Stagnating growth in subscribers would indicate the market is too narrow for Iridium, ORBC, Inmarsat, and GSAT to compete as efficiently as they have in the past. Margin expansion and OEBITDA growth is dependent on gaining critical mass in billable subscriber figures.
A loss of the Department of Defense as a major customer would be catastrophic. I don't think the likelihood of this is very high considering the DoD has built dedicated gateways that are compatible only with the Iridium network, and that the two just reworked a major contract worth over $400 million.
GSAT recently received approval to utilize its spectrum portfolio to route terrestrial data such as Wi-Fi through its satellite network. IRDM is worried this may interfere with the quality of its own network until the NEXT constellation is launched.

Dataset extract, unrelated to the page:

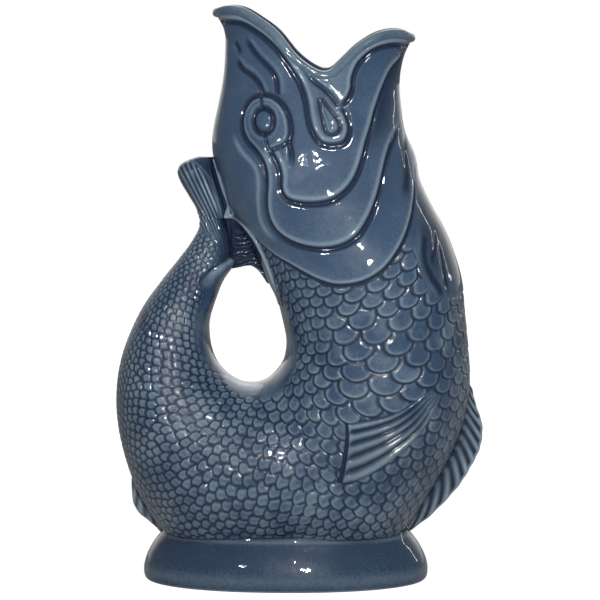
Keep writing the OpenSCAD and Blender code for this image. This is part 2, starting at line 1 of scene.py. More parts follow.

IRDM offers a solid margin of safety with considerable upside, suggesting the opportunity has a nice risk/reward profile and free optionality in the Aireon joint venture. The company has a solid business model with stable high-margin revenues, mostly fixed costs, an anchor customer in the Department of Defense, and fairly high barriers to entry. Investors are worried by accelerating capital expenditures and debt drawdowns, even though the NEXT constellation financing is in place with fully financed interest while IRDM has announced major revenue offsets to accelerate debt paydown in the out years. I believe the stock has considerable upside with fairly limited downside, and should price at least to book value which would equate to over 60% upside.
Disclosure: I have no positions in any stocks mentioned, and no plans to initiate any positions within the next 72 hours. I wrote this article myself, and it expresses my own opinions. I am not receiving compensation for it (other than from Seeking Alpha). I have no business relationship with any company whose stock is mentioned in this article.